Copy out all of the data below with no alterations.

==*==

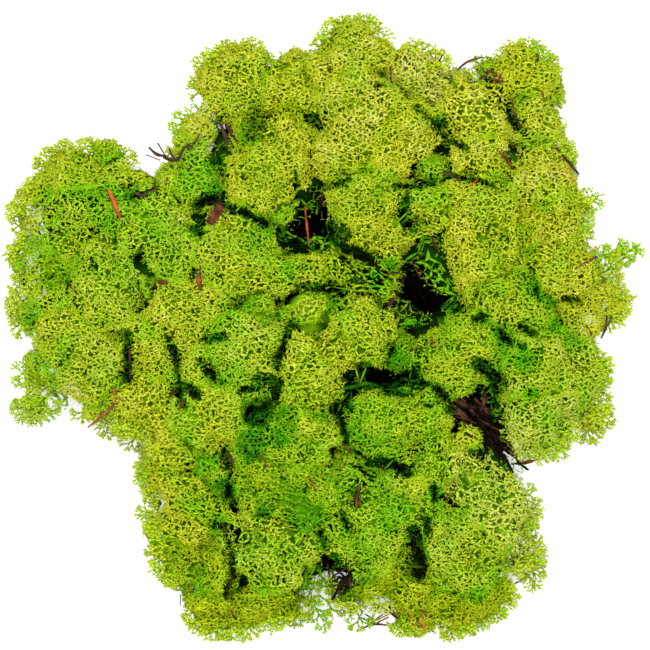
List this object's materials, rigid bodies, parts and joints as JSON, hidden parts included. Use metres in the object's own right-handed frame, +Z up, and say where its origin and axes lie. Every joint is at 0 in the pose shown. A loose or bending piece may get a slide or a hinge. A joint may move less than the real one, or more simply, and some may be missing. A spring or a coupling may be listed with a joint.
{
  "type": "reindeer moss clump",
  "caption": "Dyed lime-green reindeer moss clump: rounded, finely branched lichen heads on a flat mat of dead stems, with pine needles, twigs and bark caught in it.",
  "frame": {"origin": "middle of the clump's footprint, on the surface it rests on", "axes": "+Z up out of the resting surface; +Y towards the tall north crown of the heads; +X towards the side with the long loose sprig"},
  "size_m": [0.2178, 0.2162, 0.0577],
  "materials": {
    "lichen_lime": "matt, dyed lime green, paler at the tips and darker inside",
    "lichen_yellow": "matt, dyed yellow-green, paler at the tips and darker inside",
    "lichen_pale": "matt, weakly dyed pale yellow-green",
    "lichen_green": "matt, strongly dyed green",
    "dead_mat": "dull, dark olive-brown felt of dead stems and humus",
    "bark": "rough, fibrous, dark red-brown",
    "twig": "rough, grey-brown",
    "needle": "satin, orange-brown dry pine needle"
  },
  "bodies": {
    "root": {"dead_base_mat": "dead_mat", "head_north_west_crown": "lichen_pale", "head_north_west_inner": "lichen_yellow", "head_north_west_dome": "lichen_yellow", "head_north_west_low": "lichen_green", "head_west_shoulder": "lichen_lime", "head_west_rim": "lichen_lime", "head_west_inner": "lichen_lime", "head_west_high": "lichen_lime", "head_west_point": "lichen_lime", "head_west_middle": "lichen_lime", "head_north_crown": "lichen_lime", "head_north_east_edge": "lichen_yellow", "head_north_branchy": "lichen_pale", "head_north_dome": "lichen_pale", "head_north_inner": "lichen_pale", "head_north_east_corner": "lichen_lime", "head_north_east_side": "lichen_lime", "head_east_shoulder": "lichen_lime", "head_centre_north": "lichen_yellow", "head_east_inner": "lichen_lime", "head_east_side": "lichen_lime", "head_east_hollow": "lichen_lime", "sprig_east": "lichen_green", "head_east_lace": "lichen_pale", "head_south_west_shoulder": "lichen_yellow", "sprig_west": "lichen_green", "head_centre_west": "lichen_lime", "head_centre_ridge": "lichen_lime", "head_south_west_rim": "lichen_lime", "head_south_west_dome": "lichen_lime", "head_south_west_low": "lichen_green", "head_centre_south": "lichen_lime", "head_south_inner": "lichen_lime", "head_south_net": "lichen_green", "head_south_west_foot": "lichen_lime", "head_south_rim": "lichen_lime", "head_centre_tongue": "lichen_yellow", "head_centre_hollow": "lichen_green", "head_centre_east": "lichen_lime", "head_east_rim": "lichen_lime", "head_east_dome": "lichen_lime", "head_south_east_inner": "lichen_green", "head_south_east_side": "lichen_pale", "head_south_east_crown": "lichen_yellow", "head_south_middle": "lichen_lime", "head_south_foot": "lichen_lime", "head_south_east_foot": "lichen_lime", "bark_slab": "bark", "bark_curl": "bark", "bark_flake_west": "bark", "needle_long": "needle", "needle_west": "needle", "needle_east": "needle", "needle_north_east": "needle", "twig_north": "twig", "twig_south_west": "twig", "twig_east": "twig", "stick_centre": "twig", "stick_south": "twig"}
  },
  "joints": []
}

==*==

Result for this exercise =
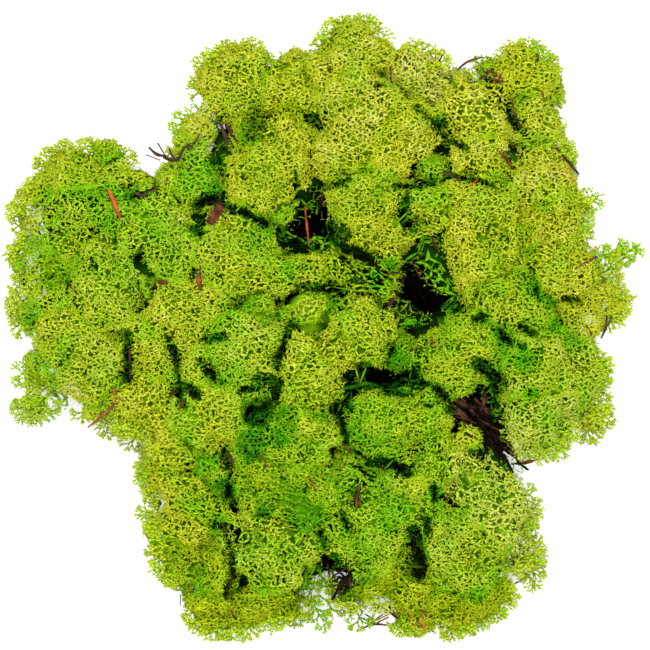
List this object's materials, rigid bodies, parts and joints as JSON, hidden parts included. Use metres in the object's own right-handed frame, +Z up, and say where its origin and axes lie. Every joint is at 0 in the pose shown. A loose or bending piece may get a slide or a hinge. A joint may move less than the real one, or more simply, and some may be missing. A spring or a coupling may be listed with a joint.
{
  "type": "reindeer moss clump",
  "caption": "Dyed lime-green reindeer moss clump: rounded, finely branched lichen heads on a flat mat of dead stems, with pine needles, twigs and bark caught in it.",
  "frame": {"origin": "middle of the clump's footprint, on the surface it rests on", "axes": "+Z up out of the resting surface; +Y towards the tall north crown of the heads; +X towards the side with the long loose sprig"},
  "size_m": [0.2178, 0.2162, 0.0577],
  "materials": {
    "lichen_lime": "matt, dyed lime green, paler at the tips and darker inside",
    "lichen_yellow": "matt, dyed yellow-green, paler at the tips and darker inside",
    "lichen_pale": "matt, weakly dyed pale yellow-green",
    "lichen_green": "matt, strongly dyed green",
    "dead_mat": "dull, dark olive-brown felt of dead stems and humus",
    "bark": "rough, fibrous, dark red-brown",
    "twig": "rough, grey-brown",
    "needle": "satin, orange-brown dry pine needle"
  },
  "bodies": {
    "root": {"dead_base_mat": "dead_mat", "head_north_west_crown": "lichen_pale", "head_north_west_inner": "lichen_yellow", "head_north_west_dome": "lichen_yellow", "head_north_west_low": "lichen_green", "head_west_shoulder": "lichen_lime", "head_west_rim": "lichen_lime", "head_west_inner": "lichen_lime", "head_west_high": "lichen_lime", "head_west_point": "lichen_lime", "head_west_middle": "lichen_lime", "head_north_crown": "lichen_lime", "head_north_east_edge": "lichen_yellow", "head_north_branchy": "lichen_pale", "head_north_dome": "lichen_pale", "head_north_inner": "lichen_pale", "head_north_east_corner": "lichen_lime", "head_north_east_side": "lichen_lime", "head_east_shoulder": "lichen_lime", "head_centre_north": "lichen_yellow", "head_east_inner": "lichen_lime", "head_east_side": "lichen_lime", "head_east_hollow": "lichen_lime", "sprig_east": "lichen_green", "head_east_lace": "lichen_pale", "head_south_west_shoulder": "lichen_yellow", "sprig_west": "lichen_green", "head_centre_west": "lichen_lime", "head_centre_ridge": "lichen_lime", "head_south_west_rim": "lichen_lime", "head_south_west_dome": "lichen_lime", "head_south_west_low": "lichen_green", "head_centre_south": "lichen_lime", "head_south_inner": "lichen_lime", "head_south_net": "lichen_green", "head_south_west_foot": "lichen_lime", "head_south_rim": "lichen_lime", "head_centre_tongue": "lichen_yellow", "head_centre_hollow": "lichen_green", "head_centre_east": "lichen_lime", "head_east_rim": "lichen_lime", "head_east_dome": "lichen_lime", "head_south_east_inner": "lichen_green", "head_south_east_side": "lichen_pale", "head_south_east_crown": "lichen_yellow", "head_south_middle": "lichen_lime", "head_south_foot": "lichen_lime", "head_south_east_foot": "lichen_lime", "bark_slab": "bark", "bark_curl": "bark", "bark_flake_west": "bark", "needle_long": "needle", "needle_west": "needle", "needle_east": "needle", "needle_north_east": "needle", "twig_north": "twig", "twig_south_west": "twig", "twig_east": "twig", "stick_centre": "twig", "stick_south": "twig"}
  },
  "joints": []
}